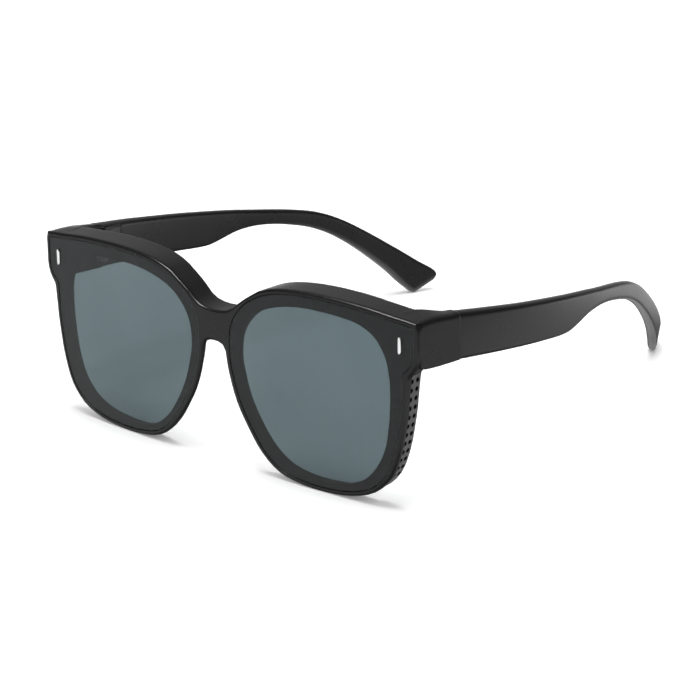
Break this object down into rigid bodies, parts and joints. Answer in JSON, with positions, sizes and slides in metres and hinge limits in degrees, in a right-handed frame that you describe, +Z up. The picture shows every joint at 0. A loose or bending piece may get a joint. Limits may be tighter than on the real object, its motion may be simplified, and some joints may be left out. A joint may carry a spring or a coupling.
{
  "type": "square sunglasses",
  "caption": "Large square sunglasses with dark lens plates set into the front, small oblong corner rivets, perforated side panels and folding plastic temples.",
  "frame": {"origin": "middle of the object's box on the table, with the temples open", "axes": "+X to the viewer's right when facing the lenses, +Y from the lenses back to the temple tips, +Z up"},
  "size_m": [0.1468, 0.168, 0.0587],
  "materials": {
    "frame_plastic": "satin black injection-moulded plastic",
    "vent_plastic": "fine matte dark grey plastic",
    "lens_tint": "glossy see-through smoke-tinted polarised sheet",
    "bright_steel": "polished",
    "hinge_steel": "nickel plated"
  },
  "bodies": {
    "front": {"front_frame": "frame_plastic", "lens_left": "lens_tint", "lens_right": "lens_tint", "vent_panel_left": "vent_plastic", "vent_panel_right": "vent_plastic", "rivet_left": "bright_steel", "rivet_right": "bright_steel", "front_hinge_left": "hinge_steel", "front_hinge_right": "hinge_steel", "hinge_screw_left": "hinge_steel", "hinge_screw_right": "hinge_steel"},
    "temple_left": {"temple_left": "frame_plastic", "temple_hinge_left": "hinge_steel"},
    "temple_right": {"temple_right": "frame_plastic", "temple_hinge_right": "hinge_steel"}
  },
  "joints": [
    {"name": "fold_right", "type": "hinge", "parent": "front", "child": "temple_right", "pos_m": [0.0665, -0.06111, 0.0475], "axis": [0, 0, 1], "range_deg": [0, 87]},
    {"name": "fold_left", "type": "hinge", "parent": "front", "child": "temple_left", "pos_m": [-0.0665, -0.06111, 0.0475], "axis": [0, 0, -1], "range_deg": [0, 81]}
  ]
}
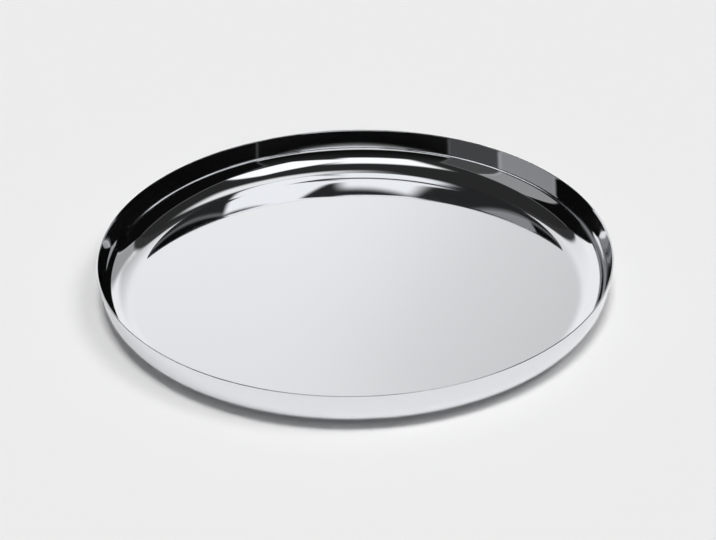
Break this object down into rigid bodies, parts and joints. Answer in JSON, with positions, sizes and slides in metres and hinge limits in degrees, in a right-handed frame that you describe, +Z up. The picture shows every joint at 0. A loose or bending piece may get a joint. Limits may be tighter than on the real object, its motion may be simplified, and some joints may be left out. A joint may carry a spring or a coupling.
{
  "type": "thali plate",
  "caption": "Round polished steel thali plate drawn from one sheet: flat base, coved corner, low and slightly bowed wall leaning outward, and a plain rounded rim edge.",
  "frame": {"origin": "centre of the underside of the flat base, on the surface that the plate stands on", "axes": "+Z up along the plate's axis of revolution; X and Y lie in the base, and the plate is the same all round"},
  "size_m": [0.3, 0.3, 0.025],
  "materials": {
    "polished_steel": "mirror-polished stainless steel"
  },
  "bodies": {
    "root": {"plate": "polished_steel"}
  },
  "joints": []
}
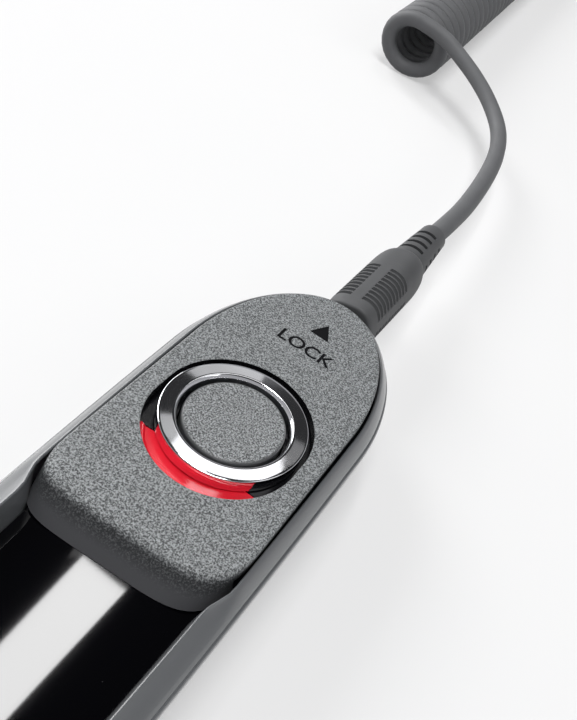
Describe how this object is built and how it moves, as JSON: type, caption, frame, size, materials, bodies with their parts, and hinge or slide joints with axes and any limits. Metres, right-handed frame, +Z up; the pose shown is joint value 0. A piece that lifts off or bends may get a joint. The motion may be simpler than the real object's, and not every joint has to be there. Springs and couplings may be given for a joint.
{
  "type": "wired shutter release",
  "caption": "Wired camera shutter release: handle with a two-stage button in a sliding lock ring, pull-out jack plug, curly cord and camera plug",
  "frame": {"origin": "middle of the handle's underside, on the surface that it rests on", "axes": "+Y along the handle towards the plug, +X to the right seen from above with the plug ahead, +Z up"},
  "size_m": [0.0682, 0.3709, 0.0161],
  "materials": {
    "shell_grey": "fine satin moulded plastic",
    "gloss_black": "polished piano black plastic",
    "cover_grain": "coarse spark-eroded grain",
    "button_grain": "fine spark-eroded grain with a smooth rim",
    "ring_chrome": "bright chrome plating",
    "marker_red": "glossy red plastic",
    "socket_black": "moulded black plastic",
    "cord_rubber": "satin moulded elastomer",
    "plug_gold": "gold plated",
    "contact_brass": "spring brass",
    "steel": "zinc plated",
    "board_green": "solder mask",
    "block_cream": "moulded insulator"
  },
  "bodies": {
    "handle": {"bottom_shell": "shell_grey", "top_shell": "shell_grey", "gloss_panel": "gloss_black", "head_cover": "cover_grain", "case_screws": "steel", "circuit_board": "board_green", "contact_block": "block_cream", "ground_leaf": "contact_brass", "focus_leaf": "contact_brass", "release_leaf": "contact_brass", "jack_housing": "socket_black", "jack_contacts": "contact_brass", "friction_spring": "steel"},
    "slider": {"slider_carriage": "socket_black", "lock_marker": "marker_red", "chrome_ring": "ring_chrome", "button_spring": "steel"},
    "button": {"release_button": "button_grain"},
    "cable": {"plug_sleeve": "plug_gold", "plug_ring": "plug_gold", "plug_tip": "plug_gold", "plug_insulators": "socket_black", "plug_grip": "cord_rubber", "strain_relief": "cord_rubber", "cord_lead": "cord_rubber", "cord_curl": "cord_rubber", "cord_tail": "cord_rubber", "camera_strain_relief": "cord_rubber", "camera_plug_grip": "cord_rubber", "camera_plug_sleeve": "plug_gold", "camera_plug_ring": "plug_gold", "camera_plug_tip": "plug_gold", "camera_plug_insulators": "socket_black"}
  },
  "joints": [
    {"name": "lock_slide", "type": "slide", "parent": "handle", "child": "slider", "axis": [0, 1, 0], "range_m": [-0.0022, 0]},
    {"name": "button_press", "type": "slide", "parent": "slider", "child": "button", "axis": [0, 0, -1], "range_m": [0, 0.0014], "stiffness_N_per_m": 900, "springref_m": -0.0006, "deforming": ["button_spring", "ground_leaf", "focus_leaf"]},
    {"name": "plug_pull", "type": "slide", "parent": "handle", "child": "cable", "axis": [0, 1, 0], "range_m": [0, 0.016]}
  ]
}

* * * * *

> _Stated problem_
Copy all data exactly, start to finish.

> _In response_
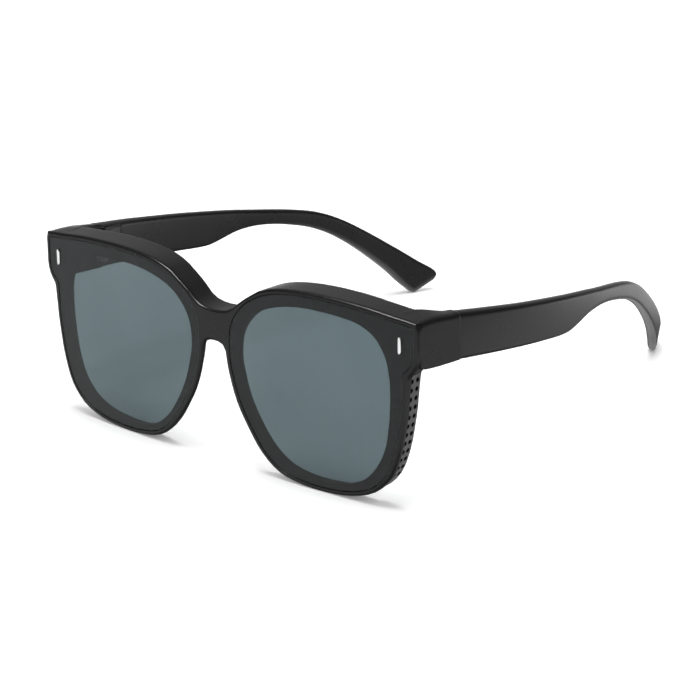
Break this object down into rigid bodies, parts and joints. Answer in JSON, with positions, sizes and slides in metres and hinge limits in degrees, in a right-handed frame that you describe, +Z up. The picture shows every joint at 0. A loose or bending piece may get a joint. Limits may be tighter than on the real object, its motion may be simplified, and some joints may be left out. A joint may carry a spring or a coupling.
{
  "type": "square sunglasses",
  "caption": "Large square sunglasses with dark lens plates set into the front, small oblong corner rivets, perforated side panels and folding plastic temples.",
  "frame": {"origin": "middle of the object's box on the table, with the temples open", "axes": "+X to the viewer's right when facing the lenses, +Y from the lenses back to the temple tips, +Z up"},
  "size_m": [0.1468, 0.168, 0.0587],
  "materials": {
    "frame_plastic": "satin black injection-moulded plastic",
    "vent_plastic": "fine matte dark grey plastic",
    "lens_tint": "glossy see-through smoke-tinted polarised sheet",
    "bright_steel": "polished",
    "hinge_steel": "nickel plated"
  },
  "bodies": {
    "front": {"front_frame": "frame_plastic", "lens_left": "lens_tint", "lens_right": "lens_tint", "vent_panel_left": "vent_plastic", "vent_panel_right": "vent_plastic", "rivet_left": "bright_steel", "rivet_right": "bright_steel", "front_hinge_left": "hinge_steel", "front_hinge_right": "hinge_steel", "hinge_screw_left": "hinge_steel", "hinge_screw_right": "hinge_steel"},
    "temple_left": {"temple_left": "frame_plastic", "temple_hinge_left": "hinge_steel"},
    "temple_right": {"temple_right": "frame_plastic", "temple_hinge_right": "hinge_steel"}
  },
  "joints": [
    {"name": "fold_right", "type": "hinge", "parent": "front", "child": "temple_right", "pos_m": [0.0665, -0.06111, 0.0475], "axis": [0, 0, 1], "range_deg": [0, 87]},
    {"name": "fold_left", "type": "hinge", "parent": "front", "child": "temple_left", "pos_m": [-0.0665, -0.06111, 0.0475], "axis": [0, 0, -1], "range_deg": [0, 81]}
  ]
}
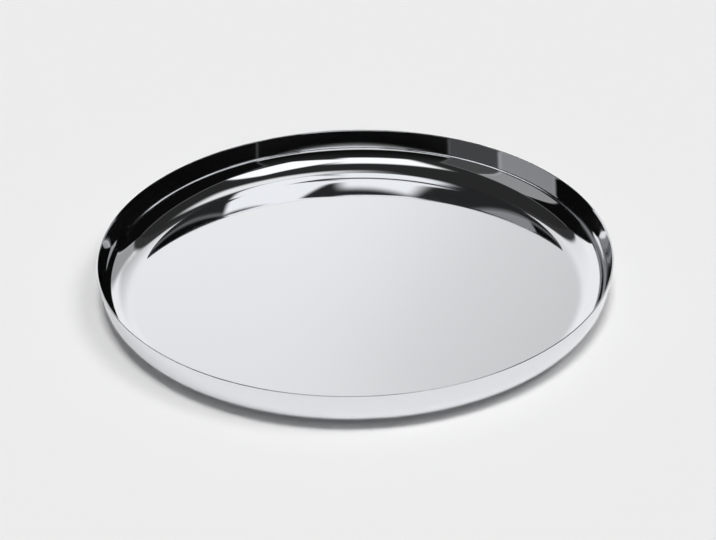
Break this object down into rigid bodies, parts and joints. Answer in JSON, with positions, sizes and slides in metres and hinge limits in degrees, in a right-handed frame that you describe, +Z up. The picture shows every joint at 0. A loose or bending piece may get a joint. Limits may be tighter than on the real object, its motion may be simplified, and some joints may be left out. A joint may carry a spring or a coupling.
{
  "type": "thali plate",
  "caption": "Round polished steel thali plate drawn from one sheet: flat base, coved corner, low and slightly bowed wall leaning outward, and a plain rounded rim edge.",
  "frame": {"origin": "centre of the underside of the flat base, on the surface that the plate stands on", "axes": "+Z up along the plate's axis of revolution; X and Y lie in the base, and the plate is the same all round"},
  "size_m": [0.3, 0.3, 0.025],
  "materials": {
    "polished_steel": "mirror-polished stainless steel"
  },
  "bodies": {
    "root": {"plate": "polished_steel"}
  },
  "joints": []
}
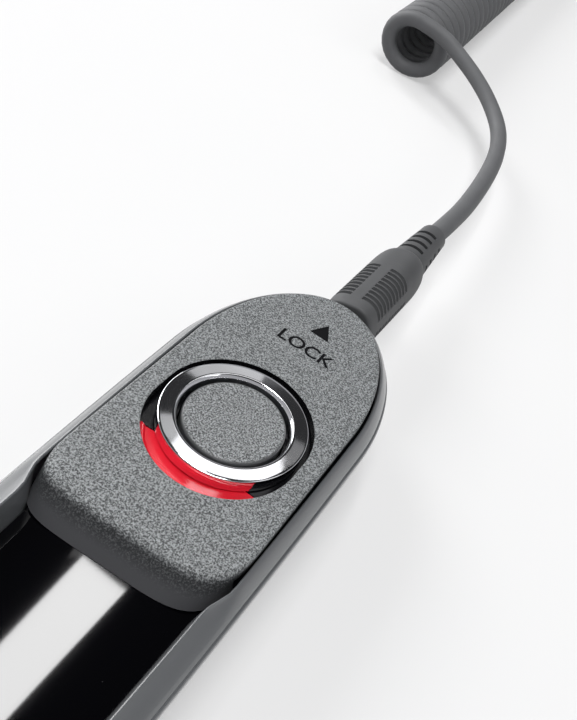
Describe how this object is built and how it moves, as JSON: type, caption, frame, size, materials, bodies with their parts, and hinge or slide joints with axes and any limits. Metres, right-handed frame, +Z up; the pose shown is joint value 0. A piece that lifts off or bends may get a joint. The motion may be simpler than the real object's, and not every joint has to be there. Springs and couplings may be given for a joint.
{
  "type": "wired shutter release",
  "caption": "Wired camera shutter release: handle with a two-stage button in a sliding lock ring, pull-out jack plug, curly cord and camera plug",
  "frame": {"origin": "middle of the handle's underside, on the surface that it rests on", "axes": "+Y along the handle towards the plug, +X to the right seen from above with the plug ahead, +Z up"},
  "size_m": [0.0682, 0.3709, 0.0161],
  "materials": {
    "shell_grey": "fine satin moulded plastic",
    "gloss_black": "polished piano black plastic",
    "cover_grain": "coarse spark-eroded grain",
    "button_grain": "fine spark-eroded grain with a smooth rim",
    "ring_chrome": "bright chrome plating",
    "marker_red": "glossy red plastic",
    "socket_black": "moulded black plastic",
    "cord_rubber": "satin moulded elastomer",
    "plug_gold": "gold plated",
    "contact_brass": "spring brass",
    "steel": "zinc plated",
    "board_green": "solder mask",
    "block_cream": "moulded insulator"
  },
  "bodies": {
    "handle": {"bottom_shell": "shell_grey", "top_shell": "shell_grey", "gloss_panel": "gloss_black", "head_cover": "cover_grain", "case_screws": "steel", "circuit_board": "board_green", "contact_block": "block_cream", "ground_leaf": "contact_brass", "focus_leaf": "contact_brass", "release_leaf": "contact_brass", "jack_housing": "socket_black", "jack_contacts": "contact_brass", "friction_spring": "steel"},
    "slider": {"slider_carriage": "socket_black", "lock_marker": "marker_red", "chrome_ring": "ring_chrome", "button_spring": "steel"},
    "button": {"release_button": "button_grain"},
    "cable": {"plug_sleeve": "plug_gold", "plug_ring": "plug_gold", "plug_tip": "plug_gold", "plug_insulators": "socket_black", "plug_grip": "cord_rubber", "strain_relief": "cord_rubber", "cord_lead": "cord_rubber", "cord_curl": "cord_rubber", "cord_tail": "cord_rubber", "camera_strain_relief": "cord_rubber", "camera_plug_grip": "cord_rubber", "camera_plug_sleeve": "plug_gold", "camera_plug_ring": "plug_gold", "camera_plug_tip": "plug_gold", "camera_plug_insulators": "socket_black"}
  },
  "joints": [
    {"name": "lock_slide", "type": "slide", "parent": "handle", "child": "slider", "axis": [0, 1, 0], "range_m": [-0.0022, 0]},
    {"name": "button_press", "type": "slide", "parent": "slider", "child": "button", "axis": [0, 0, -1], "range_m": [0, 0.0014], "stiffness_N_per_m": 900, "springref_m": -0.0006, "deforming": ["button_spring", "ground_leaf", "focus_leaf"]},
    {"name": "plug_pull", "type": "slide", "parent": "handle", "child": "cable", "axis": [0, 1, 0], "range_m": [0, 0.016]}
  ]
}